Should the janitorial staff have equal says as to the executives in how funds should be allocated? Do we recognize that not everyone has the same skill set and level of skill as others?
You can use all of these same arguments to argue against democracy in nations, too. The average person has no idea how the nation works, all of the ins and outs of government, to say nothing of the larger global stage. Clearly what we need is a monarchy!
That’s a false equivalence though as private businesses and governments are not the same.
How so? As I said, the reasons you gave would apply to both. Most citizens are not educated in political science; they don’t understand foreign policy, etc.
Should the janitorial staff have equal says as to the executives in how funds should be allocated?
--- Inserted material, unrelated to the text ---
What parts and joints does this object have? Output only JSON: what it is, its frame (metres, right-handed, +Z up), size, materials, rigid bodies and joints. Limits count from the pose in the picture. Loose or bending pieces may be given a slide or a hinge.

Do we recognize that not everyone has the same skill set and level of skill as others?
We don’t vote for how the government allocates funds, though. We vote for representatives who do that for us. It could be much the same in corporations: you would get to vote for your bosses.
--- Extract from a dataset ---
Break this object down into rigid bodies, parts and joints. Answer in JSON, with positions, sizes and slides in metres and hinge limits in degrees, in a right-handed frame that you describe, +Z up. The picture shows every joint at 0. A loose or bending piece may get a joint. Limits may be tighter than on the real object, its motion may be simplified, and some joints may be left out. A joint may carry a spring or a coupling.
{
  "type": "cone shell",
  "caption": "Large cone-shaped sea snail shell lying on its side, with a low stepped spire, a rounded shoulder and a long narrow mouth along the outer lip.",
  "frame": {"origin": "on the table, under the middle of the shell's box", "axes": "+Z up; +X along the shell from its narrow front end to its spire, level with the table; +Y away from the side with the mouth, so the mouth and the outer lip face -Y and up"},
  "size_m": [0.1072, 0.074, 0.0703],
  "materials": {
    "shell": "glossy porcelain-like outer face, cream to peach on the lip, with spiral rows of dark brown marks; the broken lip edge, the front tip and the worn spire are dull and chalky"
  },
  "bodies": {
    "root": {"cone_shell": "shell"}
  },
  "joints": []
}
Should the janitorial staff have equal says as to the executives in how funds should be allocated?
Given their propensity for allocating the funds to themselves, probably.
Yeah that’s not as common as people who have never run or managed a company or budget think.
The reality is your maintenance staff isn’t going to have the skill set to make rational judgements outside their expertise.
Lets be realistic here, the reality is that most of the managerial staff including the C suite people don’t have the skill set to make rational judgements on the working of the company either.